WORK INSTRUCTIONS:
Quote the entries below from the line with "Write part 3 of the OpenSCAD" through the line with "rolled = rolled_edge(edge, 0.55)", both ends included, and only those lines.
— start —
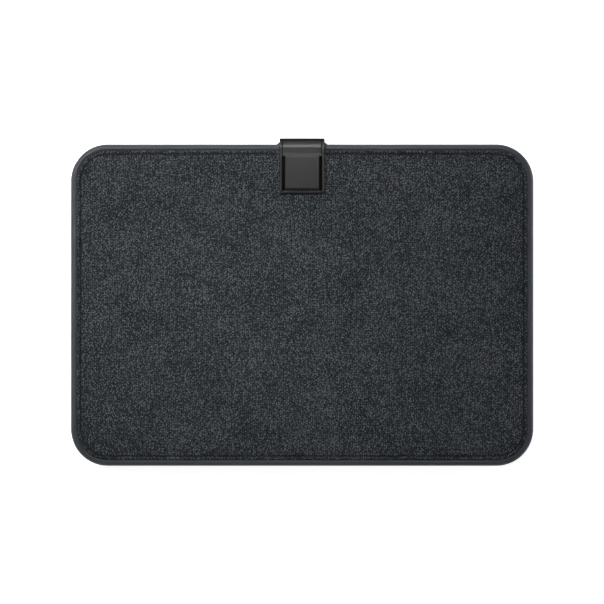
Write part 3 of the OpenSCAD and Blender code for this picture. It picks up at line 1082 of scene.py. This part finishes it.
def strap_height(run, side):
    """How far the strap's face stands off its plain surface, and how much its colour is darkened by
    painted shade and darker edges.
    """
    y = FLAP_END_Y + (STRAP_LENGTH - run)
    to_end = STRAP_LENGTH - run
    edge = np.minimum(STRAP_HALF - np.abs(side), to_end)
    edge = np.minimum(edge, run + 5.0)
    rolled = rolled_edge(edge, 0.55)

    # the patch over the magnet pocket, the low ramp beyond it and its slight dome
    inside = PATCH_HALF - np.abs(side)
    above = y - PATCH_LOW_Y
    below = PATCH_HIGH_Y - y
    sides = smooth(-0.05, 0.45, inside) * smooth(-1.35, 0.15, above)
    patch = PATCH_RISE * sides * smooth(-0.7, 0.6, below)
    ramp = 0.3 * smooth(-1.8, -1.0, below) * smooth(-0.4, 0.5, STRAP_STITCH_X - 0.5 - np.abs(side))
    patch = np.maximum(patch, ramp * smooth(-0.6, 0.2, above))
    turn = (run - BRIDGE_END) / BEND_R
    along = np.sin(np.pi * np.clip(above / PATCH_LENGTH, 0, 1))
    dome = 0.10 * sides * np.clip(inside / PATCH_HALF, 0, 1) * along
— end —
— start —
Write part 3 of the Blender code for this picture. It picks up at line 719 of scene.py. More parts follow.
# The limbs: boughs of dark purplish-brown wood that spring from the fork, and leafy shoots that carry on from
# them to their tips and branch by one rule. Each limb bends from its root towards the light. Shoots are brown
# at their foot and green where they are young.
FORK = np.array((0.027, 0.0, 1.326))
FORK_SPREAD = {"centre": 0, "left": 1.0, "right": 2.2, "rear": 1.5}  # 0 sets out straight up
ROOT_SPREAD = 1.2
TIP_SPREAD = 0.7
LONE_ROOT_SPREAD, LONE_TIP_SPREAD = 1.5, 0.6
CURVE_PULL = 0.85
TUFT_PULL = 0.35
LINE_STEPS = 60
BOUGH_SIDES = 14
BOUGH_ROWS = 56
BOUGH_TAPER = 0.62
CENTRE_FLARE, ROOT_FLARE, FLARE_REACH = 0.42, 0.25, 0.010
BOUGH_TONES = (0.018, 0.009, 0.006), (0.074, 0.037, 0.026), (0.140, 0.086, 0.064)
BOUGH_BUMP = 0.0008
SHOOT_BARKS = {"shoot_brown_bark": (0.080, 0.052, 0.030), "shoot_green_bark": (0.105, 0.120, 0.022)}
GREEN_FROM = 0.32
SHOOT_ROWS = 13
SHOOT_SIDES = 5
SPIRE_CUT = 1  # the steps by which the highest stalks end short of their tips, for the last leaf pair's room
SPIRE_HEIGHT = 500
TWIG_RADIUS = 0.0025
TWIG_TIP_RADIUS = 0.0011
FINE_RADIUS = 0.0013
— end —
RESULT:
Write part 3 of the OpenSCAD and Blender code for this picture. It picks up at line 1082 of scene.py. This part finishes it.
def strap_height(run, side):
    """How far the strap's face stands off its plain surface, and how much its colour is darkened by
    painted shade and darker edges.
    """
    y = FLAP_END_Y + (STRAP_LENGTH - run)
    to_end = STRAP_LENGTH - run
    edge = np.minimum(STRAP_HALF - np.abs(side), to_end)
    edge = np.minimum(edge, run + 5.0)
    rolled = rolled_edge(edge, 0.55)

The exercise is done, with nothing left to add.